● Data lines
---
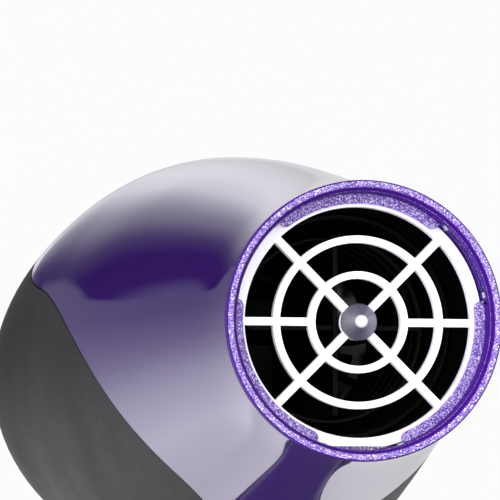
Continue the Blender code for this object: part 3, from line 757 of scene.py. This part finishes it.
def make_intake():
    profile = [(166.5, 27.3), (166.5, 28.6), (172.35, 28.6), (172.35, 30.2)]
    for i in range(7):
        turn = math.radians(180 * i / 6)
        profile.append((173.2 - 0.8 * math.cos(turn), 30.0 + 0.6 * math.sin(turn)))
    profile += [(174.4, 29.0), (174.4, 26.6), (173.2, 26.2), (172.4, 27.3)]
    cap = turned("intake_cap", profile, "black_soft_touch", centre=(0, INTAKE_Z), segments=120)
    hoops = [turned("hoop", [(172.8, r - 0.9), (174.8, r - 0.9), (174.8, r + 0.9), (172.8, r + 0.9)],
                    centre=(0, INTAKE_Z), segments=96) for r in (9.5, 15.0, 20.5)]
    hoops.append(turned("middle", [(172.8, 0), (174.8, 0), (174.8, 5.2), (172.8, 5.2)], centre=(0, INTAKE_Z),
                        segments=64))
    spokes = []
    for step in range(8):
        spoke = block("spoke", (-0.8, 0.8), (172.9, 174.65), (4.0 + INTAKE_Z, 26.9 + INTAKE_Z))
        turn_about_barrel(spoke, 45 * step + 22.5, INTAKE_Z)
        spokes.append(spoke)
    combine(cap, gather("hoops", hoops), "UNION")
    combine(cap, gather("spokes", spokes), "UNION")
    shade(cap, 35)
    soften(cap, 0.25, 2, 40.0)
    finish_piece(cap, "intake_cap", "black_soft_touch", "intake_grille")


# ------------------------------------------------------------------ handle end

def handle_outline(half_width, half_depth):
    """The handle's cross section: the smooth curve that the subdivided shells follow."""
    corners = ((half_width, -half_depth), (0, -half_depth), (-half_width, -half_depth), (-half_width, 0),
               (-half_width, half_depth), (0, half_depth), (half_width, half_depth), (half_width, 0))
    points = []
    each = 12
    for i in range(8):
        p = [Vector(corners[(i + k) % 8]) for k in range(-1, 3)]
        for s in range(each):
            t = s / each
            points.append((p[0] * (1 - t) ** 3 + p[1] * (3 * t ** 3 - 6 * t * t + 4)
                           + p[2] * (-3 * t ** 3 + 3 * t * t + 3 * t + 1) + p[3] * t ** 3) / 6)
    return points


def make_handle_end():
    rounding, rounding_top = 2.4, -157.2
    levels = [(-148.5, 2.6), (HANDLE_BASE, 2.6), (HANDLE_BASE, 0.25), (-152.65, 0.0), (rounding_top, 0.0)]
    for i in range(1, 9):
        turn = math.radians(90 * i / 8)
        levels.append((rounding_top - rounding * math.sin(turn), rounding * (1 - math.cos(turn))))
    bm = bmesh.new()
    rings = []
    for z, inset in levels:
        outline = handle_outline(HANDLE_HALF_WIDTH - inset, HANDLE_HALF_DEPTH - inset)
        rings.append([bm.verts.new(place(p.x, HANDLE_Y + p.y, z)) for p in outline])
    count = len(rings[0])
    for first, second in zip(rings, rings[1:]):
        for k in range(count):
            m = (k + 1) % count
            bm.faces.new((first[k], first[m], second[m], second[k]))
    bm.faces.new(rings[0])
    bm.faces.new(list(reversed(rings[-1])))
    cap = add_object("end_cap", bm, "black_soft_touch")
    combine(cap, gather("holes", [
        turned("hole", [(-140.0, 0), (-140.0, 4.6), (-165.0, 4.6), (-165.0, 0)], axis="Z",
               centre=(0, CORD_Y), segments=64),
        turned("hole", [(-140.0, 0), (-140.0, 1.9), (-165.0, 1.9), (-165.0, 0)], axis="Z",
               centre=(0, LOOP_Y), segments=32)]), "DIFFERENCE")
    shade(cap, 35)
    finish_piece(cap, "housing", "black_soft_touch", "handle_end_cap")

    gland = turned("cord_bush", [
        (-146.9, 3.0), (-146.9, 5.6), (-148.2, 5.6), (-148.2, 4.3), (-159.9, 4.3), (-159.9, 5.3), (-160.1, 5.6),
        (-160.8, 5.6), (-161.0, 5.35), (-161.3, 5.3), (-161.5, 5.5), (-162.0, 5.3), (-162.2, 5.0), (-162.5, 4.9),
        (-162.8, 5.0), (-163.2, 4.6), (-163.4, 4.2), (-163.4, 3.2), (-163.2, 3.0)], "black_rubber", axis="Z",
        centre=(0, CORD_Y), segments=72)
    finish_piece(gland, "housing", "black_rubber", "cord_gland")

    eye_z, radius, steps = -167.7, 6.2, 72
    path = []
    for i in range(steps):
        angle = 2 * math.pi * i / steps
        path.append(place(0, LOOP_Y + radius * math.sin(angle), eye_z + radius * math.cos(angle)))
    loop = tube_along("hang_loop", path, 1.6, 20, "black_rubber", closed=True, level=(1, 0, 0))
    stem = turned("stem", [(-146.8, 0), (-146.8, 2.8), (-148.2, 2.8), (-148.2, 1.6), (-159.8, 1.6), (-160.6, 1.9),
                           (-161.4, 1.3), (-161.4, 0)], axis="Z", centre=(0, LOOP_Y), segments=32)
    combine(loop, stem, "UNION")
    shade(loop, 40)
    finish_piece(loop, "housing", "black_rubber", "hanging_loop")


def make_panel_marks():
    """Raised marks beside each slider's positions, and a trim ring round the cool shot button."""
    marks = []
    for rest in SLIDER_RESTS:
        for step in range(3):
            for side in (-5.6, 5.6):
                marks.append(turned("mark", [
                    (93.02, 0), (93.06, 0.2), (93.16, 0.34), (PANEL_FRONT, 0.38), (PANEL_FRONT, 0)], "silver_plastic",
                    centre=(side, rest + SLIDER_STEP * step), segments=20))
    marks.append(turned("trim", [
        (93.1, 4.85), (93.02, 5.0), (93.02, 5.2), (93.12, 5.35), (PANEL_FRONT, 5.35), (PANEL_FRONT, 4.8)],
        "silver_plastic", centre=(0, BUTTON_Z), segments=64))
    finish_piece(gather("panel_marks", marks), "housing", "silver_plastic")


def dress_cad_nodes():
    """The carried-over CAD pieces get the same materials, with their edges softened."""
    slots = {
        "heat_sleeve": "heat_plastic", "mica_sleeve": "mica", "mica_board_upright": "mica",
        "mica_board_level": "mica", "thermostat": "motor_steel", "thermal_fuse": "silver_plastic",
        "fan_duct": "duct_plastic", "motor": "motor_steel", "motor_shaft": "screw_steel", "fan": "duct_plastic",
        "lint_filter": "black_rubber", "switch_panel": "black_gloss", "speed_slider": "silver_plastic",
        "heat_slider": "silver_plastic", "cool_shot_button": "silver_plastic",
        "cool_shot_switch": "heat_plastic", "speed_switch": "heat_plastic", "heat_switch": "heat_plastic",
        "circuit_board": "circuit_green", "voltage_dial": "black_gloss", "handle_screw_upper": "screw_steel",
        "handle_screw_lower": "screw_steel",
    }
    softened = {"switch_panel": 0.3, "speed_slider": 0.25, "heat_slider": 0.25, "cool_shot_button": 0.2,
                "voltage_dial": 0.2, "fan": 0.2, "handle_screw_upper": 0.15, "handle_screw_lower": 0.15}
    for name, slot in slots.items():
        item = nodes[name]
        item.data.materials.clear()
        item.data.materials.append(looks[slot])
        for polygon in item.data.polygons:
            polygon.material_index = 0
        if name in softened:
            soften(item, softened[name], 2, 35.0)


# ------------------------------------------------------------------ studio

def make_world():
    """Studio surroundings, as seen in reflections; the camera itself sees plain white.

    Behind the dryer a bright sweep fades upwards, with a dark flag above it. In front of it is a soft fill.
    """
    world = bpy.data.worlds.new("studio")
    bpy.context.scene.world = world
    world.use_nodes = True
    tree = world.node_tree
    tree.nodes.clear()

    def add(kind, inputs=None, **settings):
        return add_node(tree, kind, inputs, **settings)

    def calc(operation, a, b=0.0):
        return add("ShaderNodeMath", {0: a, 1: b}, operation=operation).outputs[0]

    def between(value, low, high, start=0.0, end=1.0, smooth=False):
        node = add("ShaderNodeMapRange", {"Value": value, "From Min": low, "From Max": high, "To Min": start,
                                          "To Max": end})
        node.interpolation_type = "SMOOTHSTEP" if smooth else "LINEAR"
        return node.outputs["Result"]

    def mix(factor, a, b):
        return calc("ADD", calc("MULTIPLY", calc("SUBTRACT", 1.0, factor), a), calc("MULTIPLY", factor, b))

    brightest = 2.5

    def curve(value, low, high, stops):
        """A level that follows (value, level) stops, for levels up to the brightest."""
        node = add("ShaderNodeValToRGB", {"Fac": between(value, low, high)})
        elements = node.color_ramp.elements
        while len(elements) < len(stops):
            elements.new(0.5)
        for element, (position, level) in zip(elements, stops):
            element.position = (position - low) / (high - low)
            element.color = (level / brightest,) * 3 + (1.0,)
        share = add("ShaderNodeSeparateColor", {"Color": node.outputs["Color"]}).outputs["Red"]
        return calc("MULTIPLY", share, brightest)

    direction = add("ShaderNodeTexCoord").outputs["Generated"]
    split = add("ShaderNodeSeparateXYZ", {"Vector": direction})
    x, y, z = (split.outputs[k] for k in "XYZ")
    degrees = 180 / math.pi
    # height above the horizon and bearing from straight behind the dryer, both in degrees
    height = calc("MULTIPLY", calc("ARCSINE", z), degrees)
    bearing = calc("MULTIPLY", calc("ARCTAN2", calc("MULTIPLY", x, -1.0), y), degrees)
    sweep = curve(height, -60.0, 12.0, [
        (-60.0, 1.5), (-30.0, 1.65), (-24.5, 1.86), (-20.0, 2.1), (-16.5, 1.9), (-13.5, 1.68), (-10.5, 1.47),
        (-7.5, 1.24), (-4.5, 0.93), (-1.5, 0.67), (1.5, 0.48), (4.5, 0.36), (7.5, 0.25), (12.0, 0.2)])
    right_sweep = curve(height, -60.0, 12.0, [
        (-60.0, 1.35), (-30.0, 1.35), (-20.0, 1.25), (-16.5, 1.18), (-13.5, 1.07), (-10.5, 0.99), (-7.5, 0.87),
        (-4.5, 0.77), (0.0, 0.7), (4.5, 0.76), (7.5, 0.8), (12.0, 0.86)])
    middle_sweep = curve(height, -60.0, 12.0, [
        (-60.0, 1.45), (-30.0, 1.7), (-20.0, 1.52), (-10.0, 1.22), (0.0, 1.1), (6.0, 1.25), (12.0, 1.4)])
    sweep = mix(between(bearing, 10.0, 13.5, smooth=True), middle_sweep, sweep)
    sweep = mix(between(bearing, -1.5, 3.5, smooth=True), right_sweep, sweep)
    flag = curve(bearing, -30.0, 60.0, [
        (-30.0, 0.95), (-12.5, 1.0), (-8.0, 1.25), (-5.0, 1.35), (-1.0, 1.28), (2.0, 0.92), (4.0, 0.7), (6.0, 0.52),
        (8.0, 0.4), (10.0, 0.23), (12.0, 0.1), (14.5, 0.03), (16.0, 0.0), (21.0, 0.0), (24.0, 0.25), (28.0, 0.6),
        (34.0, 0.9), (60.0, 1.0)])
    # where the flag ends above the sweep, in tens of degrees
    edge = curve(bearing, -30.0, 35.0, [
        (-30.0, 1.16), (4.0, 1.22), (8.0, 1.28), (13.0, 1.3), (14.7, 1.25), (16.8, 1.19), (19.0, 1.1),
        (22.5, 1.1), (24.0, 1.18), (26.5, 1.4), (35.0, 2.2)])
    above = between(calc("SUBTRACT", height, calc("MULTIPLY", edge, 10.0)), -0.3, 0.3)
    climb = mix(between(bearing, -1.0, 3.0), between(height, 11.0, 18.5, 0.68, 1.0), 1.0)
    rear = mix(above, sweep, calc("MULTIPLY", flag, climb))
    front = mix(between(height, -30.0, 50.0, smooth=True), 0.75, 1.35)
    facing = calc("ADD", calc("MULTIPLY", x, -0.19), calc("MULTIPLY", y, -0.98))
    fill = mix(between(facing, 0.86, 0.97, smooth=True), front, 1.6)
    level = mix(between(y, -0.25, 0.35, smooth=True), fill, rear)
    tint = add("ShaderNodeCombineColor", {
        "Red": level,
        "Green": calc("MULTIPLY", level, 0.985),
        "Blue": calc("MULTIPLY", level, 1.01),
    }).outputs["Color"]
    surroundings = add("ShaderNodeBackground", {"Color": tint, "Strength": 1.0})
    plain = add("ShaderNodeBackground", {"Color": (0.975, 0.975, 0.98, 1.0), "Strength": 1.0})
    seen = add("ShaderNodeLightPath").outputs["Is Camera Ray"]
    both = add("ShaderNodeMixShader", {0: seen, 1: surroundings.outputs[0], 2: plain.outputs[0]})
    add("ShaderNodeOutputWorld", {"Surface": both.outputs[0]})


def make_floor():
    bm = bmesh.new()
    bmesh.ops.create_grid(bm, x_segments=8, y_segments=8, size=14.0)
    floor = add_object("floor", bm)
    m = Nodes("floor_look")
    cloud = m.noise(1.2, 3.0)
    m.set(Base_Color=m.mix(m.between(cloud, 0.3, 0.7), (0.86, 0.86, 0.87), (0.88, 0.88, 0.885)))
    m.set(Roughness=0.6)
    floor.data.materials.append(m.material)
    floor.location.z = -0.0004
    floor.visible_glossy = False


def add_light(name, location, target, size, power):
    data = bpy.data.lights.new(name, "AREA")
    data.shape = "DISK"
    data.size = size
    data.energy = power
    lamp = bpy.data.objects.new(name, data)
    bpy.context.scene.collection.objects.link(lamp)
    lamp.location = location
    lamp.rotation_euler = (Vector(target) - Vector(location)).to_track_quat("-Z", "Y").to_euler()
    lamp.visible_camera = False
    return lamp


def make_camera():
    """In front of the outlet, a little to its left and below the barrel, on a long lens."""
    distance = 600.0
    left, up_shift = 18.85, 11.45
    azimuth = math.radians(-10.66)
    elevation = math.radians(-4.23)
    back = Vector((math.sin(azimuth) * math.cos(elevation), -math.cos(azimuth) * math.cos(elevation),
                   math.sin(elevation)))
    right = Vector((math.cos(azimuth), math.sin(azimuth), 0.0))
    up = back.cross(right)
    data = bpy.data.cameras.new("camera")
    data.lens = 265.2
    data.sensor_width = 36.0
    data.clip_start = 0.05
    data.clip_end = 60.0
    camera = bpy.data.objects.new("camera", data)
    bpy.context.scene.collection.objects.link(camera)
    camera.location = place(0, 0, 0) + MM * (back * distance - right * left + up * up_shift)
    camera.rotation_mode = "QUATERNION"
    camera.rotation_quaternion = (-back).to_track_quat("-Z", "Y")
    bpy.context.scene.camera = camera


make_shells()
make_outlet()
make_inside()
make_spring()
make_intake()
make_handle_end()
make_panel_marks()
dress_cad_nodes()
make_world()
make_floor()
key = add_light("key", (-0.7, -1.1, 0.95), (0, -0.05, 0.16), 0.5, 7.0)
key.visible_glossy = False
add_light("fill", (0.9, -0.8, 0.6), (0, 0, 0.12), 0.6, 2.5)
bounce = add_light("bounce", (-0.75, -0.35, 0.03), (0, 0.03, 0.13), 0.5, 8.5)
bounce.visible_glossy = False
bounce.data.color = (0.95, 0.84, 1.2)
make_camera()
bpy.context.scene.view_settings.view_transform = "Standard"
---
● Set problem
Scan the material above for the string "scene" and return the lines that hold it.

● Correct response
Continue the Blender code for this object: part 3, from line 757 of scene.py. This part finishes it.
    bpy.context.scene.world = world
    bpy.context.scene.collection.objects.link(lamp)
    bpy.context.scene.collection.objects.link(camera)
    bpy.context.scene.camera = camera
bpy.context.scene.view_settings.view_transform = "Standard"